The duration of HPV antibody response is critical for prevention of HPV infection. Immunogenicity is highly dependent on the number and timing of vaccine doses. According to several reports, antibody responses to each type were heterogeneous: seroconversion for HPV-16 occurred most frequently between 6 and 12 months and HPV-18 occurred at 12.6 months [18]. Based on these reports, to investigate the prevalence of vaccine targeted HPV genotypes based on vaccination history at the time of ASCUS or LSIL diagnosis, we analyzed the prevalence of HPV-16/18 genotypes according to the common HPV genotypes targeted by HPV vaccines. Consequently, we found that for at least 12 months after HPV vaccination, the prevalence of HPV-16/18 in adult women diagnosed with LSIL was significantly lower. ASCUS or LSIL stage before CIN1 is less associated with cervical cancer than CIN, and the prevalence of HPV-16/18 on ASCUS or LSIL stage is reduced compared with CIN 2+ [919]. According to previous study, vaccine-related genetic patterns (HPV-16/18) are reduced after 24 months in CIN 2+ adult female patients in the USA [20]. Similarly, we found that women diagnosed with LSIL at the stage of progression before CIN 2+ were downed in the prevalence of HPV-16/18 after 12 months from HPV vaccination.
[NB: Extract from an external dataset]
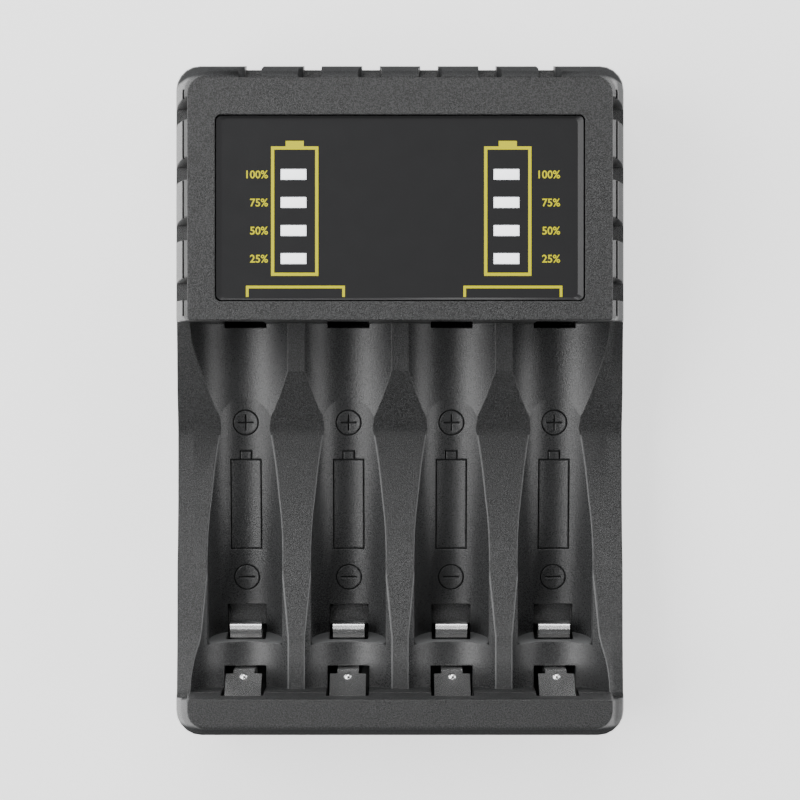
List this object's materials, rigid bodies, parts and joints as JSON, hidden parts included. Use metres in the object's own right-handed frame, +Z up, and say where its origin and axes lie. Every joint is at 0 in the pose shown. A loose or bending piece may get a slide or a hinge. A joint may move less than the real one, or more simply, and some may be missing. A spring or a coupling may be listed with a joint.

This study has some limitations. Researchers enquired about vaccination history (the type of vaccine; number of vaccinations; and timing of the vaccination), which may have been subject to recall bias. We did not obtain the results of HPV genotypes or Pap test at the time of HPV vaccination; therefore, we do not know the change of vaccine-targeted HPV genotype after vaccination. Another limitation is that our study lacks a sufficient sample size; if a larger sample had been available, then our study could have potentially revealed more significant characteristic of HPV vaccination. However, since our data were analyzed at the start of NIP in mid-2016, we believe it is meaningful to identify the status and characteristics of HPV vaccination of Korean adult women with HPV.

Korea has strengthened its policy for preventing cervical cancer by conducting NIP for girls aged 12 years and providing cervical cancer testing for women aged ≥20 years. The results of our study will be important for confirming vaccination status before the introduction of NIP and can subsequently be used for making future policies related to HPV vaccination in Korea. To evaluate the effectiveness of these preventive projects, HPV infection status and the cervical cancer development rate among NIP recipients should be frequently monitored in this population. Studies involving the examination of populations who were not subjected to NIP, and patients with HSILs, CIN 2+, or other conditions, are warranted.